The battery pack sets the ceiling on range and long-term value. The motor and inverter determine how that energy becomes performance. The VCU coordinates every decision the system makes.
If a warning light has you puzzled or you’re comparing models and want to know what to look for under the hood, this breakdown gives you the vocabulary to ask the right questions.
Have questions about EV systems or are curious about a specific component? Drop a comment below and share which part you’d like explained next.
Frequently Asked Questions
Can an EV Run Without a Functioning Auxiliary Battery?
No. Even with a full traction battery, a dead or failed auxiliary 12V battery will prevent the vehicle from powering its low-voltage electronics, which means the car will not start or respond to key inputs.
What is the Difference Between Level 2 Charging and Dc Fast Charging?

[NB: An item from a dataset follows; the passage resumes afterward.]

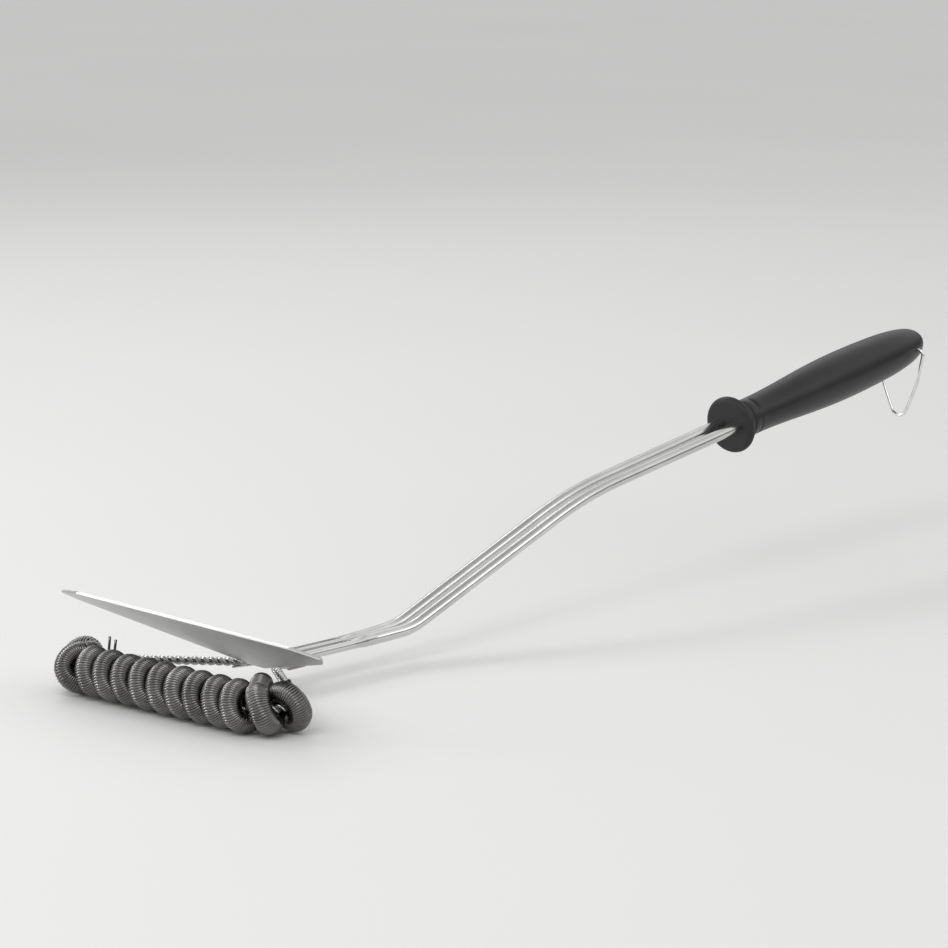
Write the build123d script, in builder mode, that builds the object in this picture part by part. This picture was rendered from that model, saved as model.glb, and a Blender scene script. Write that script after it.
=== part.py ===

Level 2 charging delivers AC power through the vehicle’s onboard charger, which converts it to DC before it reaches the battery. DC fast charging bypasses the onboard charger entirely, feeding high-voltage DC directly into the battery pack
What is the Most Expensive Component in an Electric Vehicle?
The traction battery pack is typically the most expensive single component in an EV, often accounting for 30 to 40 percent of the vehicle’s total cost.